デューン 砂の惑星PART2(2024年製作の映画)
4.7
 素晴らしかった。『PARTⅠ』のときは原作未読で臨んだが、今回は時間もあったので原作を読んだ上で鑑賞。それが功を奏し、比較して見ることができ、本作に対する解像度が上がりました。

 本作では、貴種流離譚として、王位を追われたポールが敵を滅ぼし、皇帝の座を得るまでを描く。原作からの翻案として、これを一歩引いた視点で描いているというのがある。「英雄」ポールの誕生はレディ・ジェシカが予言の通り裏で手をまわした結果であると強調し、ポール自身も、「予言」に従うことで多大な犠牲が出ることに苦悩し、なかなか英雄になろうとはしない。この点に、既存の英雄譚とは距離を置こうとするヴィルヌーヴの意志が見える。また、フレメン達の宗教的熱狂を一歩引いて描くことで、その危うさを観客に感じさせる作りになっている。その代表的な存在がチャニ(終始しかめっ面)で、彼女だけがポールに異議を唱え、予言に対して否定的な態度を見せる。そして彼女の決断によって、本作の結末が「正しかったのか?」と疑問を呈し、苦い余韻を残すようになっている。イスラエルとハマスの紛争とかを鑑みるに、この終わり方しかないとも思う。

 本作でも圧巻の映像と音楽は健在。実際に砂漠で撮影したという画面もそうだし、全編IMAXで撮影されているため、その画角をフルに活かした画作りがなされている。

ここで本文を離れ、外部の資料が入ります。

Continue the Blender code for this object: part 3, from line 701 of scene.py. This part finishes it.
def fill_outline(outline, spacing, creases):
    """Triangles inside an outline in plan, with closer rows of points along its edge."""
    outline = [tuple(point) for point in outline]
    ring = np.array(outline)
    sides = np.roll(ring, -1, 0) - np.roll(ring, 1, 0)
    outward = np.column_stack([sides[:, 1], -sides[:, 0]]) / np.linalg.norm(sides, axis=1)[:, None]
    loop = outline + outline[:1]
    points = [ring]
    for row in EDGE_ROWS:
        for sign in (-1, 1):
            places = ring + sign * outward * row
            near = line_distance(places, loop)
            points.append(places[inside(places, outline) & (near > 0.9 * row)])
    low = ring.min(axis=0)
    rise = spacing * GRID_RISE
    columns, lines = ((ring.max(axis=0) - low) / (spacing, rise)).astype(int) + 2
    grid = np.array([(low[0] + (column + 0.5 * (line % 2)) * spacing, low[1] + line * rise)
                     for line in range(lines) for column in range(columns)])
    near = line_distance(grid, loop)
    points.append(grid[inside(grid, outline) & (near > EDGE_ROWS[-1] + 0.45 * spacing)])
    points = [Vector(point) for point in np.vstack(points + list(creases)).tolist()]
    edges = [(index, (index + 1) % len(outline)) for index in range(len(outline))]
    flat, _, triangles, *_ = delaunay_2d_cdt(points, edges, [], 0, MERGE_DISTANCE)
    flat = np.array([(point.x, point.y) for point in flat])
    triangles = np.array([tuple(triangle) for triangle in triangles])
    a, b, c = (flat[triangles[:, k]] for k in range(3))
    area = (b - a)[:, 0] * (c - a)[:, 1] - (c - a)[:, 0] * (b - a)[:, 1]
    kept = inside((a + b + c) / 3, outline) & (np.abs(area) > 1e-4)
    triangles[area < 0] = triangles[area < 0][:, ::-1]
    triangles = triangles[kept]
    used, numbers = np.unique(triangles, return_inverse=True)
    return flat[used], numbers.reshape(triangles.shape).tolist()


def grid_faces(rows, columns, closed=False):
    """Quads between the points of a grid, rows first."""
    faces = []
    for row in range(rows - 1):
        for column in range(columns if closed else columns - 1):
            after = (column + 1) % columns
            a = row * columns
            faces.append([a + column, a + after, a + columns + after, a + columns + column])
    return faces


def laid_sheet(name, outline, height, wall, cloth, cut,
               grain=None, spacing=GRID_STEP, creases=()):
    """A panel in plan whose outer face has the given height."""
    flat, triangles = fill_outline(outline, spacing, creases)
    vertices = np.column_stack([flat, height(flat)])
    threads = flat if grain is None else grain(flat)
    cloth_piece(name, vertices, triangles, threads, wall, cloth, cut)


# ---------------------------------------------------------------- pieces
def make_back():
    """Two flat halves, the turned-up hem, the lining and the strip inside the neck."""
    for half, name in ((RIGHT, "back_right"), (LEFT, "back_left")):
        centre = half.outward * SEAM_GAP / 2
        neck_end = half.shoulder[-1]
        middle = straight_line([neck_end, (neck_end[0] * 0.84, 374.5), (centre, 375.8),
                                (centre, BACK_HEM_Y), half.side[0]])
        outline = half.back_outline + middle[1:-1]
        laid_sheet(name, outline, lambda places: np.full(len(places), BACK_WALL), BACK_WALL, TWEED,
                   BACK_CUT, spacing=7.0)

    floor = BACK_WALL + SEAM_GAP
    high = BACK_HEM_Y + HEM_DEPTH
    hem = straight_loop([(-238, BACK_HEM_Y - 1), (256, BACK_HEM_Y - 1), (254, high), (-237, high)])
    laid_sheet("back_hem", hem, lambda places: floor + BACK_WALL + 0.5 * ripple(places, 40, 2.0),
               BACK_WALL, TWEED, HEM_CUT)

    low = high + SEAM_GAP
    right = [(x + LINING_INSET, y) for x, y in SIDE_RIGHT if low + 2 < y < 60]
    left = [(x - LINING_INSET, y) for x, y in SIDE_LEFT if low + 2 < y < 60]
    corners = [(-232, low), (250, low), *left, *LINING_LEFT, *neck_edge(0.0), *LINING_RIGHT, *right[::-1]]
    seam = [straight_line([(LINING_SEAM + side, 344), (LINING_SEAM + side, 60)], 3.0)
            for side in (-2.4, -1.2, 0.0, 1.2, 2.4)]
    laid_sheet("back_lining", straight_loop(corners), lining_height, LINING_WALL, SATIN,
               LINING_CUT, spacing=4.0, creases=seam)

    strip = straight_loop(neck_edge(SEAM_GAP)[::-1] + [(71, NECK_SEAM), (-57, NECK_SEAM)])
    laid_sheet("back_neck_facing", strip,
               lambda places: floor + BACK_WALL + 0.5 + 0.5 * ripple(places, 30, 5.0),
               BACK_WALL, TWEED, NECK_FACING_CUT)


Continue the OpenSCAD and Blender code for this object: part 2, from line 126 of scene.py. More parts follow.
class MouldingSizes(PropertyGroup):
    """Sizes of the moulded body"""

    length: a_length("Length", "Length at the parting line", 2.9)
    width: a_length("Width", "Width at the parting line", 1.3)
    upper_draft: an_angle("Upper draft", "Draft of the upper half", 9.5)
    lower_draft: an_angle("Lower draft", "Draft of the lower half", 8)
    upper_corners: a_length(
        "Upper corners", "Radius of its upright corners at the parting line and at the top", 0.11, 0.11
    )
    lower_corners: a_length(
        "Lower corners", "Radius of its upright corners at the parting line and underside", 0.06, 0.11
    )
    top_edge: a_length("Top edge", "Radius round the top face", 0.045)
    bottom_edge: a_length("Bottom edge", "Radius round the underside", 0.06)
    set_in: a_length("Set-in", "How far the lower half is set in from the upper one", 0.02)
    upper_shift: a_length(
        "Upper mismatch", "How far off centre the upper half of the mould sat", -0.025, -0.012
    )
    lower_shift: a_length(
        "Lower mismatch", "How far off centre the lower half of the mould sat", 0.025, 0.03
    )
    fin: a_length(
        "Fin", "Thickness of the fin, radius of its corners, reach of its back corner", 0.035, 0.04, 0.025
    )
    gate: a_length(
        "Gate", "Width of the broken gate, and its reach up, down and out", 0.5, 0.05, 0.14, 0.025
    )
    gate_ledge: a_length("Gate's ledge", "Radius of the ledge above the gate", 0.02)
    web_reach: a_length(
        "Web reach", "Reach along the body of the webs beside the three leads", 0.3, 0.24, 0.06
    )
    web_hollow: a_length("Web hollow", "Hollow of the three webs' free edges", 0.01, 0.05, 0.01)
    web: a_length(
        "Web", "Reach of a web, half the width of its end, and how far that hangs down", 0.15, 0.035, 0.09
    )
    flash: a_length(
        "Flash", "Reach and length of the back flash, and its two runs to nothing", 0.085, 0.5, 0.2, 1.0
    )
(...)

序盤の高低差を活かしたアクション、砂虫の登場シーンなどなど。更に、前作以上にヴィルヌーヴの作家性が強調されていて、フェイド・ラウサ登場シーンが急に(多分)意味もなくモノクロになり、『メッセージ』で出てきたみたいな液状花火があがるという強烈なシーンもある。また、音もかなり効いていて、砂虫が来る前の振動が腹の底に響く。そこにハンス・ジマーの音楽が爆音でかかる。これらに終始圧倒される。

 本作の弱点として、「ストーリーが弱い」という点がある。前作からそうだったのだけど、進み方が平板で、事実の羅列が続くという印象がある。しかし、そこは上述の映像と音楽の力で観客を無理やり納得させてしまうという剛腕ぶりを発揮している。私はまんまとこれにやられてしまった。一応擁護しておくと、この平板さは原作譲りという点がある。終盤の最終決戦だって原作での一瞬で終わるし、各キャラの散り様もあっさりしている(デイヴ・バウディスタのキャラはいつの間にか死んでる)。映画ではこれに見せ場を作ったりして、劇的になるようにしている。後、原作からの翻案だと、遂に出た口述記録の使い方がとても上手かった。

 キャストも全員良かった。シャラメはポールの闇落ちぶりを演技で体現してたし、オースティン・バトラーの狂戦士っぷりもハマってた。また、フローレンス・ピューの存在感の素晴らしさは随一で、クリストファー・ウォーケンに負けてない。後、ハビエル・バルデムがまさかのギャグキャラ化で笑った。

 これで決着かと思いきや、まさかの「俺たちの戦いはまだまだ続く・・・」エンドだったので、原作「砂漠の救世主」を読みながら待とうと思います。